Gene Robinson, retired Episcopal Bishop of New Hampshire and the first openly gay priest elected as a bishop in a major Christian organization, announced this past weekend that he is divorcing Mark, his partner of 25 years.
Robinson first revealed his decision in an email to the Episcopal Diocese of New Hampshire on Saturday.
"It is time to share with you, our diocesan family, that my partner and husband of 25+ years, Mark, and I have decided to be divorced. As you can imagine, this is a difficult time for us – not a decision entered into lightly or without much counseling. I'm sure that you will understand the private nature of this change in our lives and our commitment to keeping those details appropriately private," said Robinson in the note.
"Our life and ministry among you continues to be something that both of us count as an honor and blessing.
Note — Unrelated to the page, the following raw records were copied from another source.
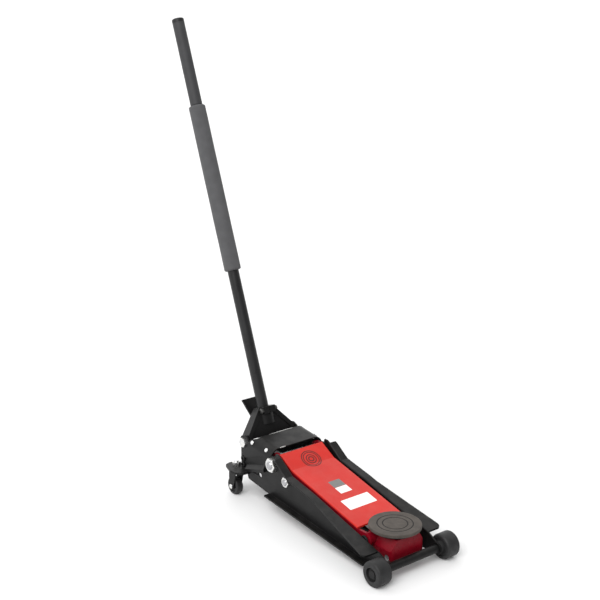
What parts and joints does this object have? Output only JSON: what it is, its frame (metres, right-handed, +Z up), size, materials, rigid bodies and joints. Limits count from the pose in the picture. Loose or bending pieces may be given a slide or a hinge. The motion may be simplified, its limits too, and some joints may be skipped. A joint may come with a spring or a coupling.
{
  "type": "hydraulic floor jack",
  "caption": "Low trolley jack with a pivoting lift arm, level turning saddle, hydraulic ram, pumping handle, front rollers and rear casters.",
  "frame": {"origin": "on the floor, under the middle of the jack's overall box with its handle at rest", "axes": "+X forward towards the saddle, +Y to the jack's left along the axles, +Z up"},
  "size_m": [0.963, 0.245, 1.1743],
  "materials": {
    "black_paint": "satin black powder coat",
    "red_paint": "gloss red powder coat",
    "zinc": "bright zinc plate",
    "steel": "bare turned steel",
    "chrome_rod": "hard chrome",
    "cast_red": "red painted casting",
    "cast_black": "black painted casting",
    "spring_steel": "oiled spring steel",
    "pad_rubber": "matte moulded rubber",
    "grip_rubber": "matte moulded rubber",
    "foam": "closed-cell foam",
    "wheel_plastic": "moulded nylon",
    "cap_plastic": "moulded plastic"
  },
  "bodies": {
    "frame": {"side_plate_right": "black_paint", "side_plate_left": "black_paint", "front_axle": "black_paint", "axle_caps": "black_paint", "main_pivot_shaft": "steel", "main_pivot_nuts": "zinc", "link_shaft": "steel", "link_shaft_nuts": "zinc", "link_spacers": "steel", "rear_cover": "black_paint", "cover_screws": "zinc", "pump_block": "cast_black", "frame_bolts": "black_paint", "reservoir_plugs": "zinc", "ram_cylinder": "black_paint", "cylinder_gland": "zinc", "return_springs": "spring_steel", "yoke_pivot_bolts": "zinc", "caster_plate_right": "black_paint", "caster_plate_left": "black_paint", "caster_king_pins": "zinc", "caster_bearing_rings": "zinc"},
    "lift_arm": {"lift_arm_top_plate": "red_paint", "lift_arm_side_right": "cast_red", "lift_arm_side_left": "cast_red", "lift_arm_bush": "steel", "lever_pin": "steel"},
    "saddle_carrier": {"saddle_carrier": "cast_red", "carrier_pins": "cast_black", "link_pin": "steel"},
    "link_rods": {"link_rod_right": "black_paint", "link_rod_left": "black_paint"},
    "saddle": {"saddle": "cast_black", "saddle_pad": "pad_rubber", "saddle_clip": "spring_steel"},
    "ram": {"ram_rod": "chrome_rod", "ram_head": "cast_black"},
    "yoke": {"handle_yoke": "black_paint", "yoke_front_plate": "black_paint", "roller_pin": "steel", "foot_pedal": "black_paint", "clamp_bolt": "spring_steel"},
    "roller": {"pump_roller": "steel"},
    "handle": {"handle_lower_tube": "black_paint", "handle_upper_tube": "black_paint", "foam_sleeve": "foam", "hand_grip": "grip_rubber", "handle_end_cap": "cap_plastic", "drive_shaft": "steel"},
    "release_valve": {"release_spindle": "steel"},
    "plunger": {"pump_plunger": "steel", "plunger_spring": "spring_steel"},
    "front_wheel_right": {"front_wheel_right": "wheel_plastic"},
    "front_wheel_left": {"front_wheel_left": "wheel_plastic"},
    "caster_swivel_right": {"caster_fork_right": "black_paint", "caster_axle_right": "zinc"},
    "caster_swivel_left": {"caster_fork_left": "black_paint", "caster_axle_left": "zinc"},
    "caster_wheel_right": {"caster_wheel_right": "wheel_plastic"},
    "caster_wheel_left": {"caster_wheel_left": "wheel_plastic"}
  },
  "joints": [
    {"name": "lift_arm_pivot", "type": "hinge", "parent": "frame", "child": "lift_arm", "pos_m": [0.03694, 0, 0.132], "axis": [0, -1, 0], "range_deg": [0, 60]},
    {"name": "saddle_carrier_level", "type": "hinge", "parent": "lift_arm", "child": "saddle_carrier", "pos_m": [0.36694, 0, 0.061], "axis": [0, -1, 0], "range_deg": [-61, 1]},
    {"name": "link_rod_pivot", "type": "hinge", "parent": "frame", "child": "link_rods", "pos_m": [0.09194, 0, 0.106], "axis": [0, -1, 0], "range_deg": [-1, 61]},
    {"name": "ram_slide", "type": "slide", "parent": "frame", "child": "ram", "axis": [1, 0, 0], "range_m": [-0.0005, 0.0505]},
    {"name": "saddle_turn", "type": "hinge", "parent": "saddle_carrier", "child": "saddle", "pos_m": [0.39294, 0, 0.078], "axis": [0, 0, 1], "continuous": true},
    {"name": "handle_pump", "type": "hinge", "parent": "frame", "child": "yoke", "pos_m": [-0.08506, 0, 0.15], "axis": [0, -1, 0], "range_deg": [-20, 50], "stiffness_Nm_per_rad": 60, "springref_deg": -4.58},
    {"name": "pump_plunger_slide", "type": "slide", "parent": "frame", "child": "plunger", "axis": [0, 0, 1], "range_m": [-0.0236, 0.0098], "deforming": ["plunger_spring"]},
    {"name": "roller_spin", "type": "hinge", "parent": "yoke", "child": "roller", "pos_m": [-0.11213, 0, 0.15726], "axis": [0, 1, 0], "continuous": true},
    {"name": "handle_twist", "type": "hinge", "parent": "yoke", "child": "handle", "pos_m": [-0.08506, 0, 0.15], "axis": [-0.351, 0, 0.9364], "range_deg": [0, 180]},
    {"name": "release_valve_turn", "type": "hinge", "parent": "frame", "child": "release_valve", "pos_m": [-0.08506, 0, 0.12], "axis": [0, 0, 1], "range_deg": [-1, 181]},
    {"name": "front_wheel_right_roll", "type": "hinge", "parent": "frame", "child": "front_wheel_right", "pos_m": [0.45194, -0.10375, 0.03], "axis": [0, 1, 0], "continuous": true},
    {"name": "caster_right_swivel", "type": "hinge", "parent": "frame", "child": "caster_swivel_right", "pos_m": [-0.11306, -0.084, 0.069], "axis": [0, 0, 1], "continuous": true},
    {"name": "caster_right_roll", "type": "hinge", "parent": "caster_swivel_right", "child": "caster_wheel_right", "pos_m": [-0.11806, -0.084, 0.0225], "axis": [0, 1, 0], "continuous": true},
    {"name": "front_wheel_left_roll", "type": "hinge", "parent": "frame", "child": "front_wheel_left", "pos_m": [0.45194, 0.10375, 0.03], "axis": [0, 1, 0], "continuous": true},
    {"name": "caster_left_swivel", "type": "hinge", "parent": "frame", "child": "caster_swivel_left", "pos_m": [-0.11306, 0.084, 0.069], "axis": [0, 0, 1], "continuous": true},
    {"name": "caster_left_roll", "type": "hinge", "parent": "caster_swivel_left", "child": "caster_wheel_left", "pos_m": [-0.11806, 0.084, 0.0225], "axis": [0, 1, 0], "continuous": true}
  ],
  "couplings": [
    {"joint": "saddle_carrier_level", "follows": "lift_arm_pivot", "ratio": -1},
    {"joint": "link_rod_pivot", "follows": "lift_arm_pivot", "ratio": 1},
    {"joint": "ram_slide", "follows": "lift_arm_pivot", "m_per_rad": 0.047746},
    {"joint": "pump_plunger_slide", "follows": "handle_pump", "m_per_rad": -0.02629},
    {"joint": "release_valve_turn", "follows": "handle_twist", "ratio": 1}
  ]
}
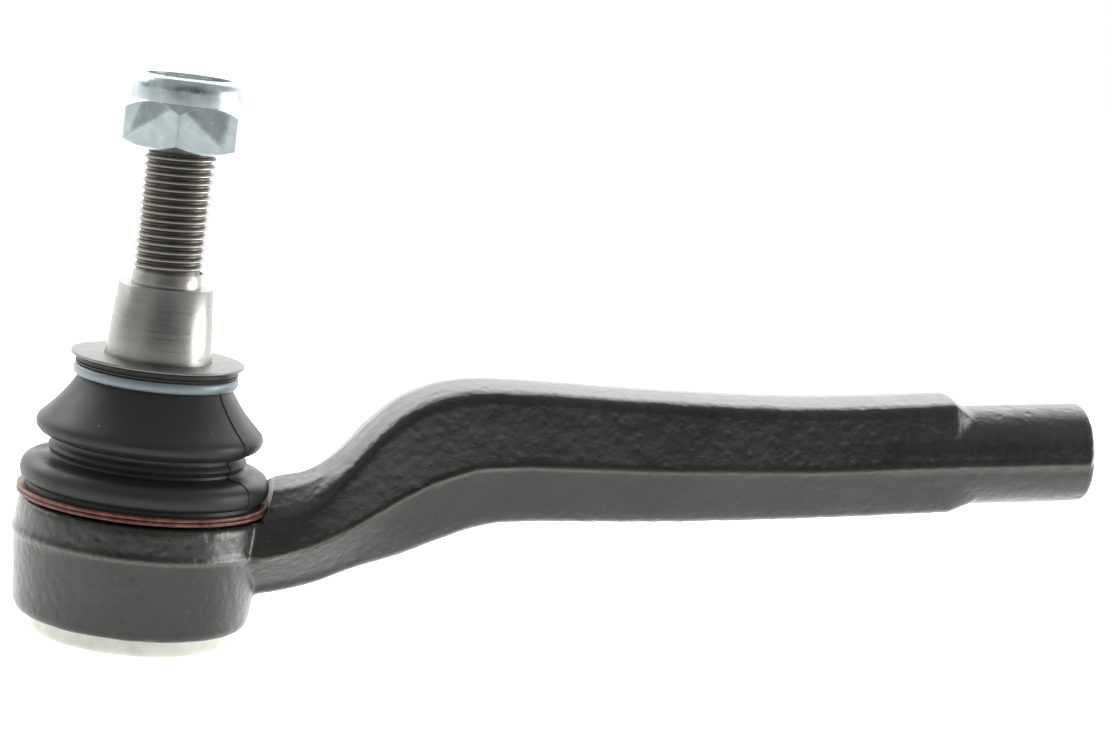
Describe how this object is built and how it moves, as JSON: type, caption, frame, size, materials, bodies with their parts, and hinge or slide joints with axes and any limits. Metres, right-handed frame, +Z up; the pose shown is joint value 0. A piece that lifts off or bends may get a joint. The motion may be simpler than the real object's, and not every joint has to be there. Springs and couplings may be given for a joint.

We ask for your prayers, that the love and care for each other that has characterized our relationship for a quarter century will continue in the difficult days ahead," he explained.
The retired bishop, who is now a senior Fellow at the Center for American Progress in Washington, D.C., elaborated on his decision in the Daily Beast on Sunday, explaining he does not know if the path he is taking is right or wrong. He said, however, that he had faith that if God could bring salvation from the crucifixion of Christ, something good will come from his divorce from Mark.
"While I would never remotely compare myself to Jesus, I do know that I too have to move forward without knowing whether the steps I am taking are in the right or wrong direction. I too need to take care of relationships, in the midst of my own pain. (No, it's not all about me.) And I need to be an active participant in my own destiny," he said.
"Most importantly, I need to hold on to the belief that God will have the last word, and that word is hope. If God can bring an Easter out of that awful, long-ago Good Friday, then God can bring new life to me and Mark out of the pain of our parting company," he noted. "That is my faith, even if the pain of the present moment is too excruciating to envision what it might be. Mark and I will need, and welcome, the prayers of our friends and the support of our community."